The departure sequence is interesting – and quite accomplished for the time. The director Alfred Rolfe cuts between three locations here – held together with a striking shot of Will on the deck of a boat, heading out of Sydney Harbour.

The Egyptian scenes are themselves taken from another film, just as this film’s footage was later reused (see clip four). The Egyptian footage was shot by Pathé newsreel cameras and shown as a series of 11 films in the Pathé Animated Gazette. These were probably screened in Australia early in 1915, and sections were reused by Alfred Rolfe when he needed to illustrate Australians in Egypt for The Hero of the Dardanelles.

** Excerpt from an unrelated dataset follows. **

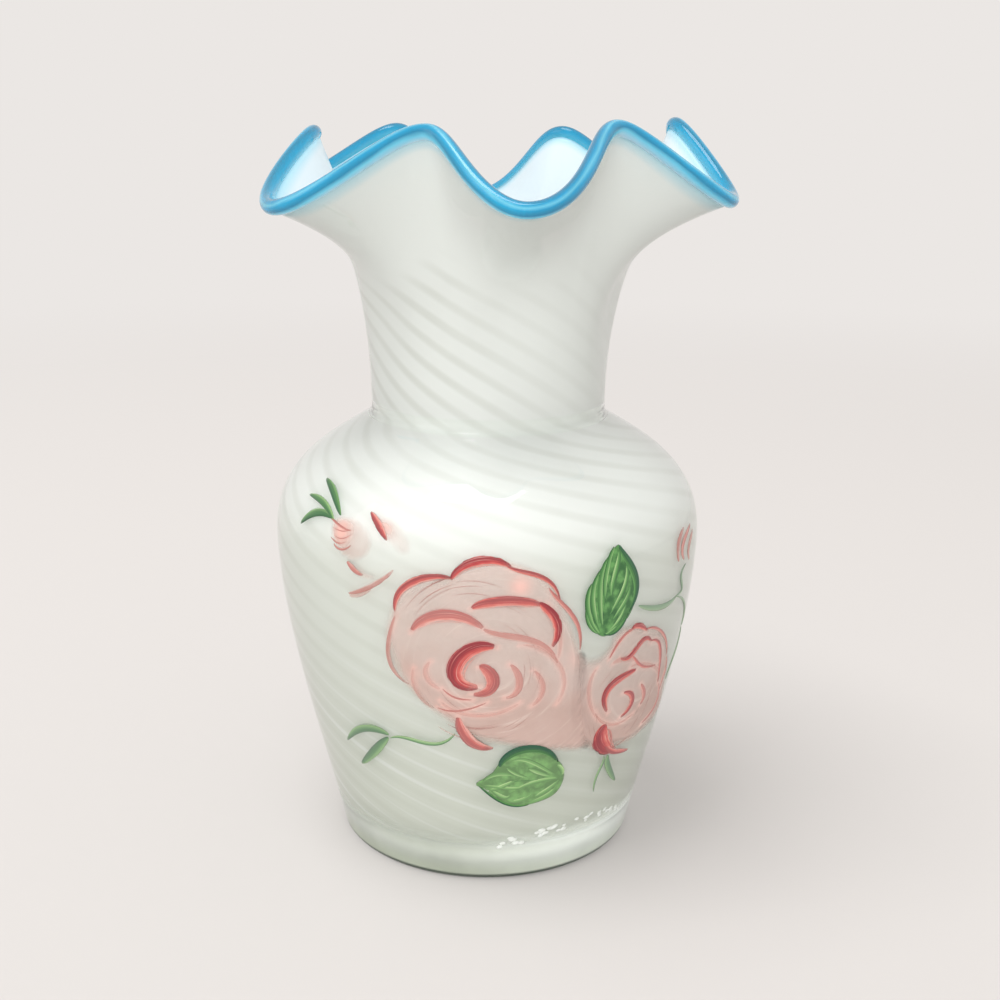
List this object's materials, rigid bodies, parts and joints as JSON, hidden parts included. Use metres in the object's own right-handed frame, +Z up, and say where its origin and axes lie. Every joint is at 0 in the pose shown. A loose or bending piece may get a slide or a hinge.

We do not know quite how much of this he used, only that he used some of it, because it survived in the print that was the basis of this partial reconstruction. The National Film and Sound Archive reconstruction makes an educated guess, based on what might have been used.

Rolfe also used film from another source: the scenes of naval ships blasting their guns off Gallipoli are based on stock footage, although Dr Daniel Reynaud, whose research led to the reconstruction, has established that this stock footage is at least accurate to the Dardanelles campaign, if not to the actual landings at Gallipoli. Dr Reynaud is an associate professor in the Faculty of Arts at Avondale College. He worked on this restoration in 2005 with Marilyn Dooley, who was then a senior researcher at the NFSA.